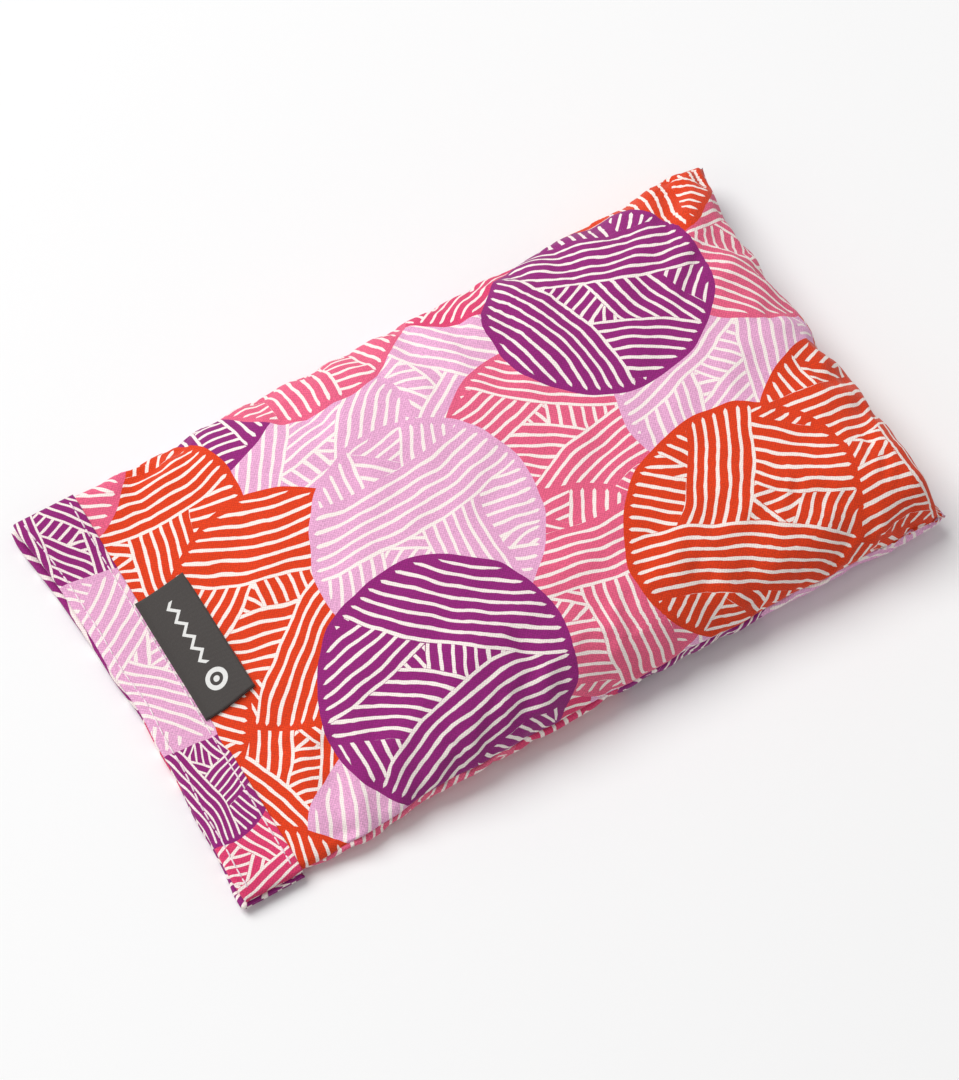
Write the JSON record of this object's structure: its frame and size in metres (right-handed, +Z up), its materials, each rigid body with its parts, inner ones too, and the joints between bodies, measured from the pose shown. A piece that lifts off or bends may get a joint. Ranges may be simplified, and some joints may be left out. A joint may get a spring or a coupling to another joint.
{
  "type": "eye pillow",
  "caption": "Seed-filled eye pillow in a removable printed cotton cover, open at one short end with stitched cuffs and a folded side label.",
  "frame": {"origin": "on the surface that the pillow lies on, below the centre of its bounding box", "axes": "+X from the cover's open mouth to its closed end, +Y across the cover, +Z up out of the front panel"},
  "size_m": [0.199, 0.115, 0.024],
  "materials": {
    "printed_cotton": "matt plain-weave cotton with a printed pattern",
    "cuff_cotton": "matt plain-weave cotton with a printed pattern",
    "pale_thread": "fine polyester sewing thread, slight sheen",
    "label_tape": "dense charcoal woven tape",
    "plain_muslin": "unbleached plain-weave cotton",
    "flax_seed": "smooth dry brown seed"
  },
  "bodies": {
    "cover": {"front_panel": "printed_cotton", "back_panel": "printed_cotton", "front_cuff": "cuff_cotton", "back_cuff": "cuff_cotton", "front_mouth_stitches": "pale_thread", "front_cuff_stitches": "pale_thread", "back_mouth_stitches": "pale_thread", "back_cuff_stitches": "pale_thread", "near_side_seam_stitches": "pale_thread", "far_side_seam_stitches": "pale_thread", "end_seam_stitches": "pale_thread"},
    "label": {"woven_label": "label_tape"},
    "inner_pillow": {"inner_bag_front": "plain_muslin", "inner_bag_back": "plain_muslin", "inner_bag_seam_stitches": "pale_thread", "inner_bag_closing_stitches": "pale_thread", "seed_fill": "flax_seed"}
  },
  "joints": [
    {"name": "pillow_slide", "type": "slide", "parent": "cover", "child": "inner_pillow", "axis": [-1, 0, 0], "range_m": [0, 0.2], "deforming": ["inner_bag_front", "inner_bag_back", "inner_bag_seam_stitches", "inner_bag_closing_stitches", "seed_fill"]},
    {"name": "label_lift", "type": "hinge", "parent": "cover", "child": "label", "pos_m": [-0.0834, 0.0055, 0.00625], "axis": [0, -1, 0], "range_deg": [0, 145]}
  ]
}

++++++++++++++++++++

EXERCISE REQUIREMENTS:
Make a list of all lines in the data that contain "bodies".

ANSWER BELOW:
Write the JSON record of this object's structure: its frame and size in metres (right-handed, +Z up), its materials, each rigid body with its parts, inner ones too, and the joints between bodies, measured from the pose shown. A piece that lifts off or bends may get a joint. Ranges may be simplified, and some joints may be left out. A joint may get a spring or a coupling to another joint.
  "bodies": {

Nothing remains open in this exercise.